For docuseries or long-form features, phased clearance strategies can save time and money. Rights for a single episode may differ from rights for the entire season, and platforms may have distinct requirements for streaming versus theatrical distribution. Develop a phased plan that targets the most sensitive assets early, securing those licenses first while exploring flexible terms for less crucial elements. Maintain a “kill list” of assets that cannot be licensed on current terms and a backup plan for scenes that can be adjusted. Phased clearance reduces risk of delays cascading through multiple episodes and helps teams remain responsive to changing negotiations.
It is also wise to build relationships with licensing brokers who specialize in documentary work. They can offer market insights, negotiation leverage, and access to rights holders who are not easily reachable. However, contracts with brokers should be explicit about scope, commissions, and ethical boundaries to prevent conflicts of interest. When using a broker, maintain parallel direct lines of communication with rights holders to preserve transparency. A balanced approach ensures licensing decisions reflect both market realities and the project’s creative priorities, while safeguarding against overreliance on intermediaries.
Finally, equip your team with practical checklists and training on fair use boundaries and ethical considerations. While fair use defenses can sometimes apply to documentary editing, relying on them as a primary licensing strategy is risky and jurisdictionally variable. Provide ongoing education about when transformative use might be acceptable, and ensure editors understand how to document decision rationales, quote lengths, and the necessity of each excerpt. Clear governance should define who may approve risky edits, and under what conditions. Embedding legal literacy into the production culture helps prevent inadvertent infringements and supports defensible creative choices that still respect rights holders.

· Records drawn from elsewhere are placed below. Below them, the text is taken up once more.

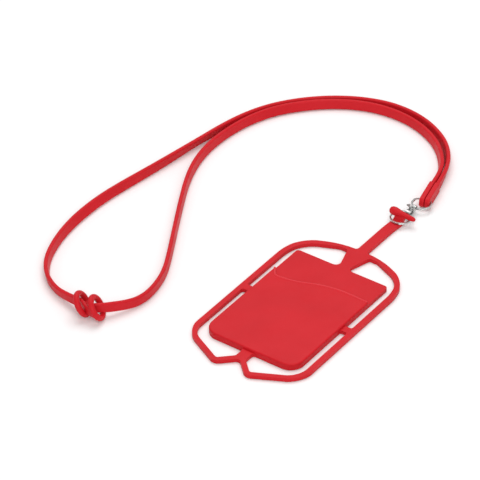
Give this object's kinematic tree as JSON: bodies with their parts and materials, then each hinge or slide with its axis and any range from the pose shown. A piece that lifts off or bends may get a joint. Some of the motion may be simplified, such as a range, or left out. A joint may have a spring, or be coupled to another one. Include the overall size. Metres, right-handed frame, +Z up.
{
  "type": "lanyard badge holder",
  "caption": "Soft silicone card pocket in a stretch frame for a phone, joined by split rings and a swivel lobster clasp to a strap neck lanyard.",
  "frame": {"origin": "middle of the card plate's back face, on the surface that the holder lies on", "axes": "+Y from the card pocket towards the neck strap and clasp, +X across the holder, +Z up out of the pocket's front"},
  "size_m": [0.186, 0.2683, 0.0136],
  "materials": {
    "silicone": "satin red silicone",
    "chrome": "polished plate",
    "spring_steel": "drawn wire"
  },
  "bodies": {
    "clasp": {"clasp_body": "chrome", "clasp_rivet": "chrome", "trigger_spring": "spring_steel"},
    "trigger": {"clasp_trigger": "chrome"},
    "swivel": {"swivel_eye": "chrome"},
    "upper_ring": {"upper_ring": "chrome"},
    "lanyard": {"outer_strap": "silicone", "inner_strap": "silicone", "outer_tab": "silicone", "inner_tab": "silicone", "outer_hoop": "silicone", "inner_hoop": "silicone"},
    "lower_ring": {"lower_ring": "chrome"},
    "holder": {"card_plate": "silicone", "stretch_loop": "silicone", "holder_neck": "silicone", "stopper_head": "silicone", "pocket_front": "silicone"}
  },
  "joints": [
    {"name": "trigger_pivot", "type": "hinge", "parent": "clasp", "child": "trigger", "pos_m": [0.0023, 0.11101, 0.00405], "axis": [1, 0, 0], "range_deg": [0, 25], "stiffness_Nm_per_rad": 0.0005, "springref_deg": -20.05},
    {"name": "swivel_spin", "type": "hinge", "parent": "clasp", "child": "swivel", "pos_m": [0.0023, 0.11436, 0.00305], "axis": [0, 1, 0], "continuous": true},
    {"name": "lanyard_swing", "type": "hinge", "parent": "swivel", "child": "lanyard", "pos_m": [0.0031, 0.1197, 0.00305], "axis": [0, 0, 1], "range_deg": [-70, 6]},
    {"name": "upper_ring_turn", "type": "hinge", "parent": "swivel", "child": "upper_ring", "pos_m": [0.0031, 0.1197, 0.00305], "axis": [0, 0, 1], "continuous": true},
    {"name": "lower_ring_tilt", "type": "hinge", "parent": "clasp", "child": "lower_ring", "pos_m": [0.0023, 0.10751, 0.00305], "axis": [0.9671, -0.2542, 0], "range_deg": [-45, 0]},
    {"name": "holder_turn", "type": "hinge", "parent": "lower_ring", "child": "holder", "pos_m": [0.0008, 0.1018, 0.00305], "axis": [0, 0, 1], "range_deg": [-6, 6]}
  ]
}
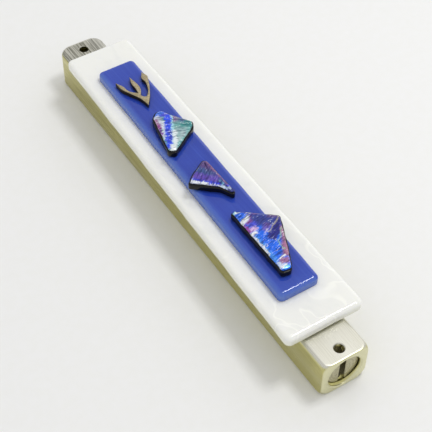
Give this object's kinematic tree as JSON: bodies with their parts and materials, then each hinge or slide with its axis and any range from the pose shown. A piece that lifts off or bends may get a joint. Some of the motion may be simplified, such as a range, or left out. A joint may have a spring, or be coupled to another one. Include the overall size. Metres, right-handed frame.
{
  "type": "mezuzah case",
  "caption": "Door-post parchment case: bored aluminium bar with slotted screw plug, fused white and blue glass front, dichroic chips and a brass letter.",
  "frame": {"origin": "centre of the flat back of the case bar", "axes": "+Z out of the decorated front, +Y along the bar to its upper end, +X to the right seen from the front; the case lies on its back"},
  "size_m": [0.0254, 0.15, 0.0225],
  "materials": {
    "case_aluminium": "brushed along the bar and lightly tinted on the sides",
    "plug_aluminium": "turned",
    "seal_rubber": "matt",
    "parchment": "scraped skin, matt",
    "clear_film": "clear film",
    "bond_adhesive": "satin silicone",
    "opal_glass": "fire polished opal",
    "blue_glass": "fire polished cobalt opal",
    "letter_brass": "antiqued",
    "black_glass": "fire polished",
    "dichroic_glass": "textured metal-oxide coat that shifts between blue, violet, pink and green"
  },
  "bodies": {
    "case": {"case_body": "case_aluminium", "glass_bond_pad": "bond_adhesive", "white_glass_plate": "opal_glass", "blue_glass_plate": "blue_glass", "shin_letter": "letter_brass", "chip_upper_base": "black_glass", "chip_upper_dichroic": "dichroic_glass", "chip_middle_base": "black_glass", "chip_middle_dichroic": "dichroic_glass", "chip_lower_base": "black_glass", "chip_lower_dichroic": "dichroic_glass"},
    "seal": {"plug_seal": "seal_rubber"},
    "plug": {"screw_plug": "plug_aluminium"},
    "scroll": {"parchment_scroll": "parchment", "scroll_sleeve": "clear_film"}
  },
  "joints": [
    {"name": "plug_withdraw", "type": "slide", "parent": "case", "child": "seal", "axis": [0, -1, 0], "range_m": [0, 0.15]},
    {"name": "plug_turn", "type": "hinge", "parent": "seal", "child": "plug", "pos_m": [0, -0.0648, 0.00655], "axis": [0, -1, 0], "range_deg": [0, 36000]},
    {"name": "scroll_withdraw", "type": "slide", "parent": "case", "child": "scroll", "axis": [0, -1, 0], "range_m": [0, 0.144]}
  ],
  "couplings": [
    {"joint": "plug_turn", "follows": "plug_withdraw", "rad_per_m": 4188.8},
    {"joint": "scroll_withdraw", "follows": "plug_withdraw", "ratio": 0.96}
  ]
}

In sum, clearing dialogue and musical elements for documentary productions requires a disciplined, proactive approach that blends rigorous rights management with creative flexibility. Start with a comprehensive rights inventory, lock in agreements with precise terms, and plan for substitutions where necessary. Balance archival material procurement with forward-looking licensing strategies, budgeting, and transparent communication across the team. Keep documentation thorough and accessible, and cultivate strong relationships with rights holders and licensing professionals. By integrating these practices into the core workflow, filmmakers can protect their narratives, satisfy distributors, and deliver compelling, legally sound documentaries that stand the test of time.